From a different edition, as Holloway's verse found its way into a number of collections, comes additional information about Holloway and a small editorial:

"Holloway is a disciple of Dunbar, although born before him -- and a worthy one, as may be judged from the musical lilt of 'Miss Melerlee' and
'The Corn Song' and from the humor of 'Calling the Doctor.' Holloway's best work is done in the dialect."

 

Holloway was more than poet, as (according to notes in an early edition of From the Desert, he was ordained a minister in the Congregational Church in 1900, served as pastor in several churches, including Guthrie, Oklahoma, Newark, New Jersey and Thebes, Georgia), before settling as pastor for the Congregational Church in Anniston, Alabama.

 

 

This panicked recitation of all the home-spun remedies which had further sickened this hypochondriac is all the more comic for its sheer exaggeration. For this a blue-note, two-measure phrase underpins the solidly F minor melody line with its inclusion of the raised sixth of the scale as third to the subdominant major. Over the syncopation of the accompaniment, the vocal line sings out a mostly square duple rhythm.

 

 

The list runs on with repetitions of the text, "tried mighty hard," to over-emphasize the excuse for such silly self-diagnosis and resultant over-medication.

 

 

 

The square, marching rhythm and phrases yield to a slower and freer section as the hypochondriac addresses the doctor with the startling and silly revelation that only after such a course of home-spun and folk medicines did he become "scared" enough to seek medical help. Panic again sets in as a reprise of the opening verse, now adding some additional text, driving forward to a close and last long cry, "Ah'll die!"

 

 

 

The score for Calling the Doctor is available as a free PDF download, though any major commercial performance or recording of the work is prohibited without prior arrangement with the composer. Click on the graphic below for this piano-vocal score.

 

Calling the Doctor

 

                    


NOTES

 

[ 1 ]    More usually spelled "horehound," this is a downy perennial herbaceous plant, Marrubium vulgare, with small white flowers that contain a bitter juice formerly used as a cough medicine and flavoring, as well as used as flavoring in "horehound sticks," a candy which I also tasted in my youth.

 

[ 2 ]   "Blue-mass" pills seem to have been among the popular folk remedies of the periods preceding and around the Civil War. It is mentioned as among the popular medication of that period in The Primes and their neighbors -- Ten tales of middle Georgia, Richard Malcolm Johnston, New York, D. Appleton and Company, 1891: "Even a slight cold alarmed him, and, while suffering from it, I wouldn't like to say what quantities of blue-mass, Brandreth's pills, hoarhound, and decoctions of Epsom salts and red pepper, went down his long neck."

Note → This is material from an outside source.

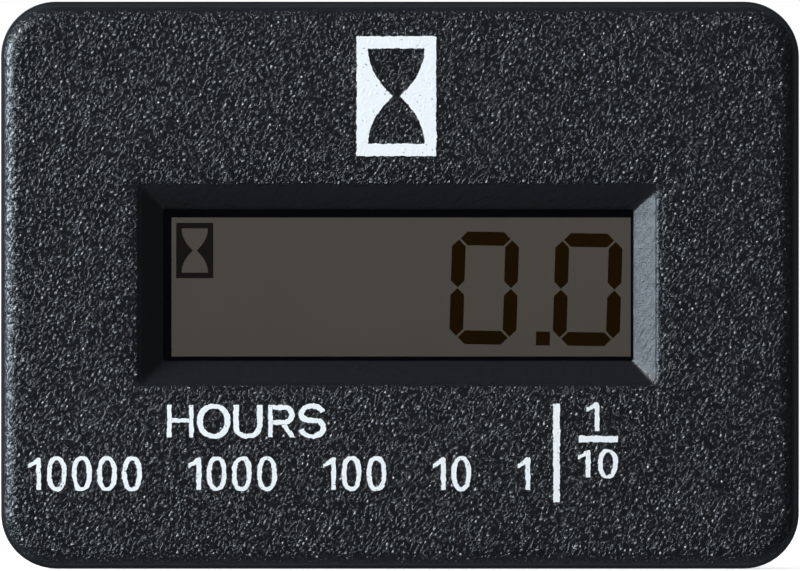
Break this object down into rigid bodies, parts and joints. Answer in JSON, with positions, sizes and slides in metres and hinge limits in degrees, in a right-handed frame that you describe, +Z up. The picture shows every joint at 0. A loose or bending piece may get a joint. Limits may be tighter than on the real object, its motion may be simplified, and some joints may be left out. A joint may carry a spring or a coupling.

          Mark Twain mentions them as well while telling of an infant's misadventures, "It commenced by eating one dozen large blue-mass pills, box and all...." Sketches New and Old, Part 2 (circa 1865) and is mentioned as late as 1941 in Slave Narratives, Oklahoma, A Folk History of Slavery in the United States From Interviews with Former Slaves, in a verbatim narrative: "Negroes never was allowed to git sick, and when dey would look somewhat sick, de overseer would give dem some blue-mass pills and oil of some sort and make dem continue to work."

         The second medication mentioned in this line of the poem, spelled correctly, is "laudanum," a popular remedy which was normally a tincture of opium, or any medicine of which opium was the main ingredient.

 

[ 3 ]   Clabber [Dial.] for a thickly curdled sour milk; sometimes also called bonnyclabber. In earlier generations such sour milk was used in making biscuits and other baked products. As one elderly woman of Charleston said to me in asking about this, "I wouldn't drink no clabber."